How Businesses Can Help

Businesses have an important role to play in helping to create health equity. Business practices, products, and services influence the social determinants of health, which are key conditions that support health equity. Where a person lives, their schools and opportunities for learning, access to healthy housing, healthy foods, safe outdoor spaces, reliable transportation, and economic stability are key indicators of health. Designing products and services that improve the social determinants of health reduces health inequities. Within a business, implementing policies that prioritize the health and well-being of all employees, regardless of their background or socioeconomic status promotes health equity. This includes initiatives such as providing access to affordable healthcare, offering paid sick leave and mental health support, and investing in workplace safety measures.

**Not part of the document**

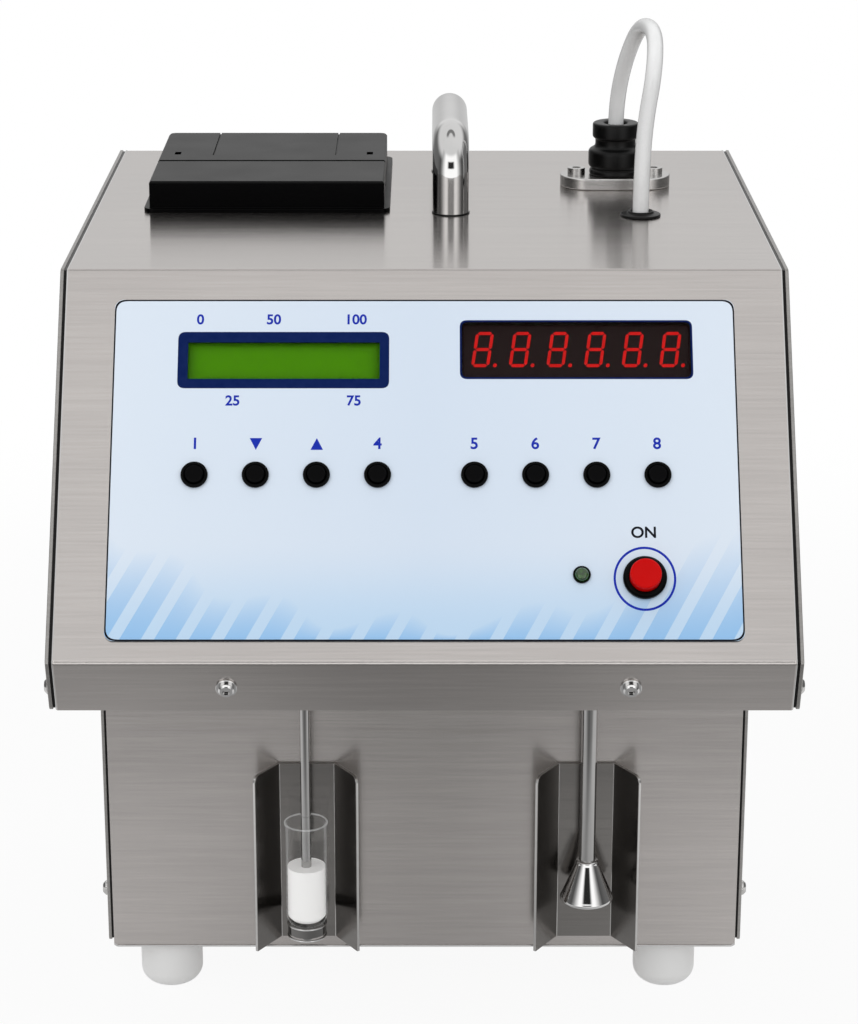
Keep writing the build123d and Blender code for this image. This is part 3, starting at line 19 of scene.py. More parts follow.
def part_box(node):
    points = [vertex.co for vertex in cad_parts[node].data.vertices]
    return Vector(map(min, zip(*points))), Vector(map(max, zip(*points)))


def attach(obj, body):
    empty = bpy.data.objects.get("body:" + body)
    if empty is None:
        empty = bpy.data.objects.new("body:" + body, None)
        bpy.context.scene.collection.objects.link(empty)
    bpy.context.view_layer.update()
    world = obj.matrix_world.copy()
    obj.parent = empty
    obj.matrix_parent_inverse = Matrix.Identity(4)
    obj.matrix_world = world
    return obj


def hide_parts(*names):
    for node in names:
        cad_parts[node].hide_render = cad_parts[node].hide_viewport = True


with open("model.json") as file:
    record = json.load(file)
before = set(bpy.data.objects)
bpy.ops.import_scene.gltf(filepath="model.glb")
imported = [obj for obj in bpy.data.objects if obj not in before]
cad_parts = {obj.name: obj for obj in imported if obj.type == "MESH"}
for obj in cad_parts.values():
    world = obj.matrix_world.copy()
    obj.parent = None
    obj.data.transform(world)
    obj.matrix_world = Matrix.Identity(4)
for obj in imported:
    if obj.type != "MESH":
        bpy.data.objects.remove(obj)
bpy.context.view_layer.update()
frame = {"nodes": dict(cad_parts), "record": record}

By working together, businesses can play a role in creating health equity for all members of society. Additionally, companies can support community-based organizations that work towards improving the health outcomes of marginalized populations. Companies can look for opportunities with us here at idea hub and researchers to invest in ideas that foster health equity. By taking these steps, businesses can help ensure that everyone has an equal opportunity to live a healthy life, not just those who are financially or socially privileged.

By understanding health equity and the disparities in our health system, businesses can take meaningful steps toward creating healthier communities where everyone has an equal opportunity for health and well-being. Through investments, partnerships, and health-focused initiatives, businesses can play an important role in creating health equity for all.